*Directive*: Reproduce the complete listing without any deviation.

*Given data*:

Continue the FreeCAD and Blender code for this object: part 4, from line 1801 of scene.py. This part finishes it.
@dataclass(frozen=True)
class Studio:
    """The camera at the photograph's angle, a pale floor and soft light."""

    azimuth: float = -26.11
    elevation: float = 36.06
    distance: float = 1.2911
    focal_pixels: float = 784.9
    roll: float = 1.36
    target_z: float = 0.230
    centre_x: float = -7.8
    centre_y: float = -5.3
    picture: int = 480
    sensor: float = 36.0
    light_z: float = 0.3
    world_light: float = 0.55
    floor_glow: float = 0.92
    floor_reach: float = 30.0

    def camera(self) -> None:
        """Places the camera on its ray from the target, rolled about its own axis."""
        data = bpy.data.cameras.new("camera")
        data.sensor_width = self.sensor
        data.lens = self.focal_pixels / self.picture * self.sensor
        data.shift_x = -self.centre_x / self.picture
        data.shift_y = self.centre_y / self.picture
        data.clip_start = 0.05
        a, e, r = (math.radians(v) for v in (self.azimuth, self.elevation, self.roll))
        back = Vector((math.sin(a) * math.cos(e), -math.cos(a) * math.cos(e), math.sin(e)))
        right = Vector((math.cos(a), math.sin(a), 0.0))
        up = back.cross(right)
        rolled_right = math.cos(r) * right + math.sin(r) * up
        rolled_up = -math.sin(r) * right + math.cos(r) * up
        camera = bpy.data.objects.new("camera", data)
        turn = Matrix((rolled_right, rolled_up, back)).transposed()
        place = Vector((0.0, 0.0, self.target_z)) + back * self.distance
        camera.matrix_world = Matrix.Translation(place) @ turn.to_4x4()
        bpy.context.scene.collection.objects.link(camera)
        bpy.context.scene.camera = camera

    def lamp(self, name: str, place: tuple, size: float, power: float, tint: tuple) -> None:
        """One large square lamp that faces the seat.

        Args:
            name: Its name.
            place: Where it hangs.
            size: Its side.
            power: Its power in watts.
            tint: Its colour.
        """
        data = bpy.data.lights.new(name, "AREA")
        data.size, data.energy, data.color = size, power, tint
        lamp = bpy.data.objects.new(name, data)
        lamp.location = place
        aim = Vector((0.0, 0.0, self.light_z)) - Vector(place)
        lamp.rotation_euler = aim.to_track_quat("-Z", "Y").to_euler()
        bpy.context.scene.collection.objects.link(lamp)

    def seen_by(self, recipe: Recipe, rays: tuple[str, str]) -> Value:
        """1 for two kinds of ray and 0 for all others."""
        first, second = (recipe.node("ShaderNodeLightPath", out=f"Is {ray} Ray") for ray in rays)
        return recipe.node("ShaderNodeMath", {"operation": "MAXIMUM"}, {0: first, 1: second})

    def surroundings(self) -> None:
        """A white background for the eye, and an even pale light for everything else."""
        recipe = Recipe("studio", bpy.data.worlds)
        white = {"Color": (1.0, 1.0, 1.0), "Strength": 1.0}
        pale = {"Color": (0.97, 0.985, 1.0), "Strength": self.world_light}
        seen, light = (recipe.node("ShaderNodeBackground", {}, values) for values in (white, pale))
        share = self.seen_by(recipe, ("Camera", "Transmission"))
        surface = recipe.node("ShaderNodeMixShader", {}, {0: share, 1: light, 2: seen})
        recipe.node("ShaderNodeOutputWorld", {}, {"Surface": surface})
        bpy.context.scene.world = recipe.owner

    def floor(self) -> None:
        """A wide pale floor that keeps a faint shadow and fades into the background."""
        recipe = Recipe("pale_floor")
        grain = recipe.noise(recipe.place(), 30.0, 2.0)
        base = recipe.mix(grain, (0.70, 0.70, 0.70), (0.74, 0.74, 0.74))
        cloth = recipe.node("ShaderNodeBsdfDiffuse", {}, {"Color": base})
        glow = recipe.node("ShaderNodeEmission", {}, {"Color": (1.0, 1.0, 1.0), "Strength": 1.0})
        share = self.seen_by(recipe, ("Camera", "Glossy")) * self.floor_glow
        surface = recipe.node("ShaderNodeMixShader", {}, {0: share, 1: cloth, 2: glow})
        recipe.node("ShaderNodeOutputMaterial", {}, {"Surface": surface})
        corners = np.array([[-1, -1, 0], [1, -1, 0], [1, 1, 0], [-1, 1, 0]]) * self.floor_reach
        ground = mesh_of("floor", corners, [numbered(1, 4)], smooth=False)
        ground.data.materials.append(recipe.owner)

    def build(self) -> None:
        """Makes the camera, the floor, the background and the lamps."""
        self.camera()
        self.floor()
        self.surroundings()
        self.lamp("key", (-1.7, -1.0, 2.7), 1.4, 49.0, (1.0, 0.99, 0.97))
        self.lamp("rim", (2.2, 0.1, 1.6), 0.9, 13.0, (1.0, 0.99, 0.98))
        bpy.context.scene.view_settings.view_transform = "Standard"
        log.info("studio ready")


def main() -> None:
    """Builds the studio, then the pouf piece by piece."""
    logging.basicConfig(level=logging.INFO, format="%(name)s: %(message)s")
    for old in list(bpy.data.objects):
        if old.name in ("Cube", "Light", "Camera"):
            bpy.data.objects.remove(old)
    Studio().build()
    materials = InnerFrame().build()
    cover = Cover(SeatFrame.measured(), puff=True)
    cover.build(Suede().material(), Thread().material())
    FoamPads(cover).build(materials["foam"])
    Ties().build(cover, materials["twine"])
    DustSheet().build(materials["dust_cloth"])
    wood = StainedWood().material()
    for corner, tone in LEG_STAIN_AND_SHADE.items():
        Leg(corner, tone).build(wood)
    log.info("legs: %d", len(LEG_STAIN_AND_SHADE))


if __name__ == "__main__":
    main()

*The result*:
Continue the FreeCAD and Blender code for this object: part 4, from line 1801 of scene.py. This part finishes it.
@dataclass(frozen=True)
class Studio:
    """The camera at the photograph's angle, a pale floor and soft light."""

    azimuth: float = -26.11
    elevation: float = 36.06
    distance: float = 1.2911
    focal_pixels: float = 784.9
    roll: float = 1.36
    target_z: float = 0.230
    centre_x: float = -7.8
    centre_y: float = -5.3
    picture: int = 480
    sensor: float = 36.0
    light_z: float = 0.3
    world_light: float = 0.55
    floor_glow: float = 0.92
    floor_reach: float = 30.0

    def camera(self) -> None:
        """Places the camera on its ray from the target, rolled about its own axis."""
        data = bpy.data.cameras.new("camera")
        data.sensor_width = self.sensor
        data.lens = self.focal_pixels / self.picture * self.sensor
        data.shift_x = -self.centre_x / self.picture
        data.shift_y = self.centre_y / self.picture
        data.clip_start = 0.05
        a, e, r = (math.radians(v) for v in (self.azimuth, self.elevation, self.roll))
        back = Vector((math.sin(a) * math.cos(e), -math.cos(a) * math.cos(e), math.sin(e)))
        right = Vector((math.cos(a), math.sin(a), 0.0))
        up = back.cross(right)
        rolled_right = math.cos(r) * right + math.sin(r) * up
        rolled_up = -math.sin(r) * right + math.cos(r) * up
        camera = bpy.data.objects.new("camera", data)
        turn = Matrix((rolled_right, rolled_up, back)).transposed()
        place = Vector((0.0, 0.0, self.target_z)) + back * self.distance
        camera.matrix_world = Matrix.Translation(place) @ turn.to_4x4()
        bpy.context.scene.collection.objects.link(camera)
        bpy.context.scene.camera = camera

    def lamp(self, name: str, place: tuple, size: float, power: float, tint: tuple) -> None:
        """One large square lamp that faces the seat.

        Args:
            name: Its name.
            place: Where it hangs.
            size: Its side.
            power: Its power in watts.
            tint: Its colour.
        """
        data = bpy.data.lights.new(name, "AREA")
        data.size, data.energy, data.color = size, power, tint
        lamp = bpy.data.objects.new(name, data)
        lamp.location = place
        aim = Vector((0.0, 0.0, self.light_z)) - Vector(place)
        lamp.rotation_euler = aim.to_track_quat("-Z", "Y").to_euler()
        bpy.context.scene.collection.objects.link(lamp)

    def seen_by(self, recipe: Recipe, rays: tuple[str, str]) -> Value:
        """1 for two kinds of ray and 0 for all others."""
        first, second = (recipe.node("ShaderNodeLightPath", out=f"Is {ray} Ray") for ray in rays)
        return recipe.node("ShaderNodeMath", {"operation": "MAXIMUM"}, {0: first, 1: second})

    def surroundings(self) -> None:
        """A white background for the eye, and an even pale light for everything else."""
        recipe = Recipe("studio", bpy.data.worlds)
        white = {"Color": (1.0, 1.0, 1.0), "Strength": 1.0}
        pale = {"Color": (0.97, 0.985, 1.0), "Strength": self.world_light}
        seen, light = (recipe.node("ShaderNodeBackground", {}, values) for values in (white, pale))
        share = self.seen_by(recipe, ("Camera", "Transmission"))
        surface = recipe.node("ShaderNodeMixShader", {}, {0: share, 1: light, 2: seen})
        recipe.node("ShaderNodeOutputWorld", {}, {"Surface": surface})
        bpy.context.scene.world = recipe.owner

    def floor(self) -> None:
        """A wide pale floor that keeps a faint shadow and fades into the background."""
        recipe = Recipe("pale_floor")
        grain = recipe.noise(recipe.place(), 30.0, 2.0)
        base = recipe.mix(grain, (0.70, 0.70, 0.70), (0.74, 0.74, 0.74))
        cloth = recipe.node("ShaderNodeBsdfDiffuse", {}, {"Color": base})
        glow = recipe.node("ShaderNodeEmission", {}, {"Color": (1.0, 1.0, 1.0), "Strength": 1.0})
        share = self.seen_by(recipe, ("Camera", "Glossy")) * self.floor_glow
        surface = recipe.node("ShaderNodeMixShader", {}, {0: share, 1: cloth, 2: glow})
        recipe.node("ShaderNodeOutputMaterial", {}, {"Surface": surface})
        corners = np.array([[-1, -1, 0], [1, -1, 0], [1, 1, 0], [-1, 1, 0]]) * self.floor_reach
        ground = mesh_of("floor", corners, [numbered(1, 4)], smooth=False)
        ground.data.materials.append(recipe.owner)

    def build(self) -> None:
        """Makes the camera, the floor, the background and the lamps."""
        self.camera()
        self.floor()
        self.surroundings()
        self.lamp("key", (-1.7, -1.0, 2.7), 1.4, 49.0, (1.0, 0.99, 0.97))
        self.lamp("rim", (2.2, 0.1, 1.6), 0.9, 13.0, (1.0, 0.99, 0.98))
        bpy.context.scene.view_settings.view_transform = "Standard"
        log.info("studio ready")


def main() -> None:
    """Builds the studio, then the pouf piece by piece."""
    logging.basicConfig(level=logging.INFO, format="%(name)s: %(message)s")
    for old in list(bpy.data.objects):
        if old.name in ("Cube", "Light", "Camera"):
            bpy.data.objects.remove(old)
    Studio().build()
    materials = InnerFrame().build()
    cover = Cover(SeatFrame.measured(), puff=True)
    cover.build(Suede().material(), Thread().material())
    FoamPads(cover).build(materials["foam"])
    Ties().build(cover, materials["twine"])
    DustSheet().build(materials["dust_cloth"])
    wood = StainedWood().material()
    for corner, tone in LEG_STAIN_AND_SHADE.items():
        Leg(corner, tone).build(wood)
    log.info("legs: %d", len(LEG_STAIN_AND_SHADE))


if __name__ == "__main__":
    main()